### [Exercise objective]
Each line of the listing that contains the word "hinge" is to be copied.

### [Listed entries]
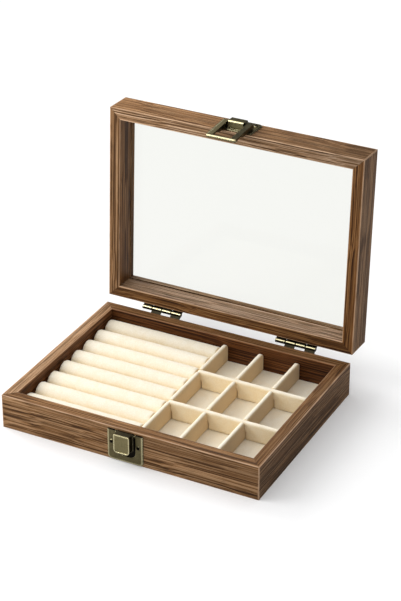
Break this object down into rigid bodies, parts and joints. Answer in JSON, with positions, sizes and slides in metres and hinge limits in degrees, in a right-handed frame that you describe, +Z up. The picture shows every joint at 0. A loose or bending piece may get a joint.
...
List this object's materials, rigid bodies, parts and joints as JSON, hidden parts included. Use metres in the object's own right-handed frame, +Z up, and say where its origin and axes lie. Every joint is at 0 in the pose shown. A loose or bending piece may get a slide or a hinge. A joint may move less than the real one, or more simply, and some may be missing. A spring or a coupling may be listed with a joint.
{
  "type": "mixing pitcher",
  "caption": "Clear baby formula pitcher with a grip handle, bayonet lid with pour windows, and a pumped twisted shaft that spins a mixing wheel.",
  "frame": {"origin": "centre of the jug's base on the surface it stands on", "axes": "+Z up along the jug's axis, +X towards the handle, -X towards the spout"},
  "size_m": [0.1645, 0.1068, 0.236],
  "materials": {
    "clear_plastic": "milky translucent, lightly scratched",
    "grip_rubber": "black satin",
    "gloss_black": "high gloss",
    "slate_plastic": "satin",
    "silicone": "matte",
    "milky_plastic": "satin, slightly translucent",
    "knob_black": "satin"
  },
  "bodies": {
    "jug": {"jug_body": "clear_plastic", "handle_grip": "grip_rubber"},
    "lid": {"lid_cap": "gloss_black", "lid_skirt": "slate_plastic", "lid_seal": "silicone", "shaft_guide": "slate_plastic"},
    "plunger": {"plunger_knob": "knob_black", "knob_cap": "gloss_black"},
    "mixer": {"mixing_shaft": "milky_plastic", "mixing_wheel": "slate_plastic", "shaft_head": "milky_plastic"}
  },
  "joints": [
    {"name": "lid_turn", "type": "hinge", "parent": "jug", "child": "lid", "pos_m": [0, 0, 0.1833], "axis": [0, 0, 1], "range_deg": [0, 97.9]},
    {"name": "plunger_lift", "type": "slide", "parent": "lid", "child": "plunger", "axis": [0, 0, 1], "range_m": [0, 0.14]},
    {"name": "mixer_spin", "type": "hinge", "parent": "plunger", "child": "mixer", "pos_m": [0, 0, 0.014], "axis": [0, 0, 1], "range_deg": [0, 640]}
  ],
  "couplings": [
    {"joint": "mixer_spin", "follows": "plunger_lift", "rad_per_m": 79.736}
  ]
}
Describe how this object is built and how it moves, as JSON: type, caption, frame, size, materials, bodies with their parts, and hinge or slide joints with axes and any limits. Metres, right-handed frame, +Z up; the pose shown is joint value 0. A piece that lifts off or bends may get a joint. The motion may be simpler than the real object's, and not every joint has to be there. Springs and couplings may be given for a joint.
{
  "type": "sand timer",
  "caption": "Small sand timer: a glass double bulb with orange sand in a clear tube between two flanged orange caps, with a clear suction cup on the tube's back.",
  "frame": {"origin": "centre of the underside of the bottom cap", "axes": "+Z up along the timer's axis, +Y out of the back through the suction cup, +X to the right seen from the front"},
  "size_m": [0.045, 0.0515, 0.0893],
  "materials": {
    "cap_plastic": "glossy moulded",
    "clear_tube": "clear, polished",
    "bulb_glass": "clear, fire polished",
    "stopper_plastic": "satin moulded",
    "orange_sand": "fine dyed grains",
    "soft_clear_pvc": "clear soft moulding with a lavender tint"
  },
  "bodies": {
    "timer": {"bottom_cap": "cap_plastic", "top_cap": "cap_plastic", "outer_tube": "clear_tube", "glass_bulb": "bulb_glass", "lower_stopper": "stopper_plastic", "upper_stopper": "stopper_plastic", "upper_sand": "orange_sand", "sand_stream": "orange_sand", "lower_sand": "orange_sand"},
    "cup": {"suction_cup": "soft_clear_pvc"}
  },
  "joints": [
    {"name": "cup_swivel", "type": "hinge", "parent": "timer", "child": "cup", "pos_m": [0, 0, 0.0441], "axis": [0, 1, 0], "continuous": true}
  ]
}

### [Finished task]
Break this object down into rigid bodies, parts and joints. Answer in JSON, with positions, sizes and slides in metres and hinge limits in degrees, in a right-handed frame that you describe, +Z up. The picture shows every joint at 0. A loose or bending piece may get a joint.
List this object's materials, rigid bodies, parts and joints as JSON, hidden parts included. Use metres in the object's own right-handed frame, +Z up, and say where its origin and axes lie. Every joint is at 0 in the pose shown. A loose or bending piece may get a slide or a hinge. A joint may move less than the real one, or more simply, and some may be missing. A spring or a coupling may be listed with a joint.
    {"name": "lid_turn", "type": "hinge", "parent": "jug", "child": "lid", "pos_m": [0, 0, 0.1833], "axis": [0, 0, 1], "range_deg": [0, 97.9]},
    {"name": "mixer_spin", "type": "hinge", "parent": "plunger", "child": "mixer", "pos_m": [0, 0, 0.014], "axis": [0, 0, 1], "range_deg": [0, 640]}
Describe how this object is built and how it moves, as JSON: type, caption, frame, size, materials, bodies with their parts, and hinge or slide joints with axes and any limits. Metres, right-handed frame, +Z up; the pose shown is joint value 0. A piece that lifts off or bends may get a joint. The motion may be simpler than the real object's, and not every joint has to be there. Springs and couplings may be given for a joint.
    {"name": "cup_swivel", "type": "hinge", "parent": "timer", "child": "cup", "pos_m": [0, 0, 0.0441], "axis": [0, 1, 0], "continuous": true}